» **STATED PROBLEM**:
Each line that holds the word "piece" should be returned.

####################

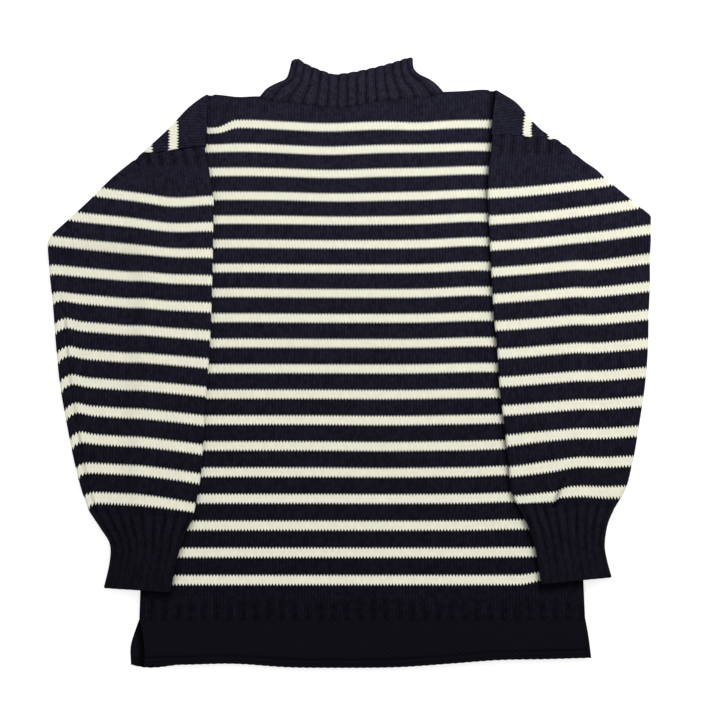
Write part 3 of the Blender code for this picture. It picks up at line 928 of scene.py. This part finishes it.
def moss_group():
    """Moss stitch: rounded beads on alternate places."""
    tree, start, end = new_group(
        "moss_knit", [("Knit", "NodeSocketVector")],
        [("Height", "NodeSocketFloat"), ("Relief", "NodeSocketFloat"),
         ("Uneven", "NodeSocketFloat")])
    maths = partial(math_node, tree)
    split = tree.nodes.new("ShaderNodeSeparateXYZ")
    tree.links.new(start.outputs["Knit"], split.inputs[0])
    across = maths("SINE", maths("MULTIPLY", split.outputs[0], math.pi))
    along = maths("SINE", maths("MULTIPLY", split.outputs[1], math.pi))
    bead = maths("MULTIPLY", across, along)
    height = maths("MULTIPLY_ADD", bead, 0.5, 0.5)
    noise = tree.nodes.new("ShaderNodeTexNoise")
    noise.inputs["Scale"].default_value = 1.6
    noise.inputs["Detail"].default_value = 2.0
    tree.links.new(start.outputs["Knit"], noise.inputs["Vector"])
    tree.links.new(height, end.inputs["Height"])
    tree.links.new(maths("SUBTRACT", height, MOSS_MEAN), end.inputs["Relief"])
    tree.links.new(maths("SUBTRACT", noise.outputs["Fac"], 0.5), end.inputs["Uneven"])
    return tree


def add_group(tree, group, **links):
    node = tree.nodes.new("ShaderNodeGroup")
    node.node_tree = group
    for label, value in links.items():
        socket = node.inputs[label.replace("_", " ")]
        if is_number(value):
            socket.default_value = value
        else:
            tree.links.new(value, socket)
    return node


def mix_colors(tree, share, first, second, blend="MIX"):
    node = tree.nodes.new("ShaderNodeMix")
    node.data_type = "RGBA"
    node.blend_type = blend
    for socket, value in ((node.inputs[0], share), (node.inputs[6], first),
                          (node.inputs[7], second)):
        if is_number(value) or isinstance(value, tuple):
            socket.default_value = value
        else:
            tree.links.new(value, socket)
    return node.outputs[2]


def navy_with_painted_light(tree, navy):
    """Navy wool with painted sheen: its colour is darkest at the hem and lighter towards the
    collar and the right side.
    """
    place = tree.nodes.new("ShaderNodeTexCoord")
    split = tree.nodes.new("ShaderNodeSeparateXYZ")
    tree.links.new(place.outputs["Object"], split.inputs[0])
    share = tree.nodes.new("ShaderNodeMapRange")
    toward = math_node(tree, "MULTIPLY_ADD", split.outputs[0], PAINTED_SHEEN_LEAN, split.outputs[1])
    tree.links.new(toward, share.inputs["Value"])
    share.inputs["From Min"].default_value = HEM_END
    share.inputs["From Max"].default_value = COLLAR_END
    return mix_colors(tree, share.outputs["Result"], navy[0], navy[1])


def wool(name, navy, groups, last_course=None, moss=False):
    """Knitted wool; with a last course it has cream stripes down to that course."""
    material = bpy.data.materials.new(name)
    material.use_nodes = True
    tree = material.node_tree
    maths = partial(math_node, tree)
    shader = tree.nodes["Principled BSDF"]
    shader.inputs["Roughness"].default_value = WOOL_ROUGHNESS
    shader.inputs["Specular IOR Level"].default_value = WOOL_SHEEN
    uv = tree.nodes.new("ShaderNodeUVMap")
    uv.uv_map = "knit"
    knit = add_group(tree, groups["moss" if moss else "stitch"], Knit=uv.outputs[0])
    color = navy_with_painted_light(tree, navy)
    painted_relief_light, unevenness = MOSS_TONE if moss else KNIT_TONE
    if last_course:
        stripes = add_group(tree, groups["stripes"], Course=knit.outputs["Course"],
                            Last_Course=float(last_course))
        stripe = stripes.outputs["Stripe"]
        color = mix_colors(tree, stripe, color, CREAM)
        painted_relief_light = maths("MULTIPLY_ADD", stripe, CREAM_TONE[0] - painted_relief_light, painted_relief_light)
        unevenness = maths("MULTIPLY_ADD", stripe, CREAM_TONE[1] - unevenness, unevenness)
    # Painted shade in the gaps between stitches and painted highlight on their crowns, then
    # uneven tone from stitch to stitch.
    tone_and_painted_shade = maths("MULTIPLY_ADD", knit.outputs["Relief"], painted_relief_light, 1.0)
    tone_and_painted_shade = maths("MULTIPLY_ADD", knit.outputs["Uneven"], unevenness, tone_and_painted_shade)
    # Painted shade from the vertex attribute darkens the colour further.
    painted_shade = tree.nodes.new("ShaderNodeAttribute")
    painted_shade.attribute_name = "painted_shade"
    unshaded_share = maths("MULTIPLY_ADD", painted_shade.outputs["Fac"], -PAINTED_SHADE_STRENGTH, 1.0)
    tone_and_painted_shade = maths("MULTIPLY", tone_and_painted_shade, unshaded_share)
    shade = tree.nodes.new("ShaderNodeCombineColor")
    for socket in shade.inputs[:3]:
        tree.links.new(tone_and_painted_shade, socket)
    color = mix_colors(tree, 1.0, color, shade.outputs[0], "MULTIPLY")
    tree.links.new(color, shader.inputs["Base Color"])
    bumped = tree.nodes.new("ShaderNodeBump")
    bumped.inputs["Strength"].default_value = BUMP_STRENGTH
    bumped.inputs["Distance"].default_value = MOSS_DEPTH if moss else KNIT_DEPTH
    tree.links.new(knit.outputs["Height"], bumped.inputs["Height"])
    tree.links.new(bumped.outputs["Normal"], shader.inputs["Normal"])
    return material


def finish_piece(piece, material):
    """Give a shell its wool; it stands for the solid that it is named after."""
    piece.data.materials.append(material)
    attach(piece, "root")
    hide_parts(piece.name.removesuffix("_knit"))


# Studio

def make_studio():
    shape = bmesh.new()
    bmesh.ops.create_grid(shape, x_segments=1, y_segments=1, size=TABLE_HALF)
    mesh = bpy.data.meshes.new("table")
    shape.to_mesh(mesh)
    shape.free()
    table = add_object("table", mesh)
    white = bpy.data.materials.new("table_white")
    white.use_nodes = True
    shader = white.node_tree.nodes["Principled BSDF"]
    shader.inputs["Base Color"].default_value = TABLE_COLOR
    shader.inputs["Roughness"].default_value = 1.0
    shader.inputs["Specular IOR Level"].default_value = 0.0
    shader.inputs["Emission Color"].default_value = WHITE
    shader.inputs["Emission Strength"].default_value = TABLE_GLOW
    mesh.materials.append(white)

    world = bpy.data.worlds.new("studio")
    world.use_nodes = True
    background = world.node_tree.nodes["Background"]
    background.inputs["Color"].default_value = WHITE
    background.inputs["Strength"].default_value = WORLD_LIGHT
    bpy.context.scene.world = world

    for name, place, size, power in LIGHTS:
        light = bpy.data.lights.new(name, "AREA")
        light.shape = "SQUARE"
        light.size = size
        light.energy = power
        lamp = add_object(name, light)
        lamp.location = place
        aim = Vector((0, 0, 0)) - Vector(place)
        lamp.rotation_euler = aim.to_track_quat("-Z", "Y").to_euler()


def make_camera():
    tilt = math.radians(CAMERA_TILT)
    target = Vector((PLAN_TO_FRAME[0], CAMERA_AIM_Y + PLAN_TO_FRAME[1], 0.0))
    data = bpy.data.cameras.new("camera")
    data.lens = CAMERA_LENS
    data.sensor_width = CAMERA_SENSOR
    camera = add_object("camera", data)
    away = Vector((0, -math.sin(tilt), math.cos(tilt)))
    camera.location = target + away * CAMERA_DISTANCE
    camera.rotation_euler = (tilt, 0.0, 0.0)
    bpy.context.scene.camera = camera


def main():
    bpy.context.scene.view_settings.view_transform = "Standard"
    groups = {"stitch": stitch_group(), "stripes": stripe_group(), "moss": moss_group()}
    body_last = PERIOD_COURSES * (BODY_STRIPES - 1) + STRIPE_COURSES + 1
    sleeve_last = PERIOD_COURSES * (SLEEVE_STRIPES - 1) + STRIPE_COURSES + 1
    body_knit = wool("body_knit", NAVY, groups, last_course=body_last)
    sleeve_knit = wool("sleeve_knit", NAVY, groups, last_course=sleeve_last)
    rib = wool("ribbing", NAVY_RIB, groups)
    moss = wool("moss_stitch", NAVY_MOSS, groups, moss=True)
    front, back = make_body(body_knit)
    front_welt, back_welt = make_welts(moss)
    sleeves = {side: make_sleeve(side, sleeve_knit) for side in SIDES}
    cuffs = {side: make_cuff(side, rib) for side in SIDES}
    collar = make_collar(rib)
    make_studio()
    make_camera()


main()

####################

» **THE SOLUTION**:
def finish_piece(piece, material):
    piece.data.materials.append(material)
    attach(piece, "root")
    hide_parts(piece.name.removesuffix("_knit"))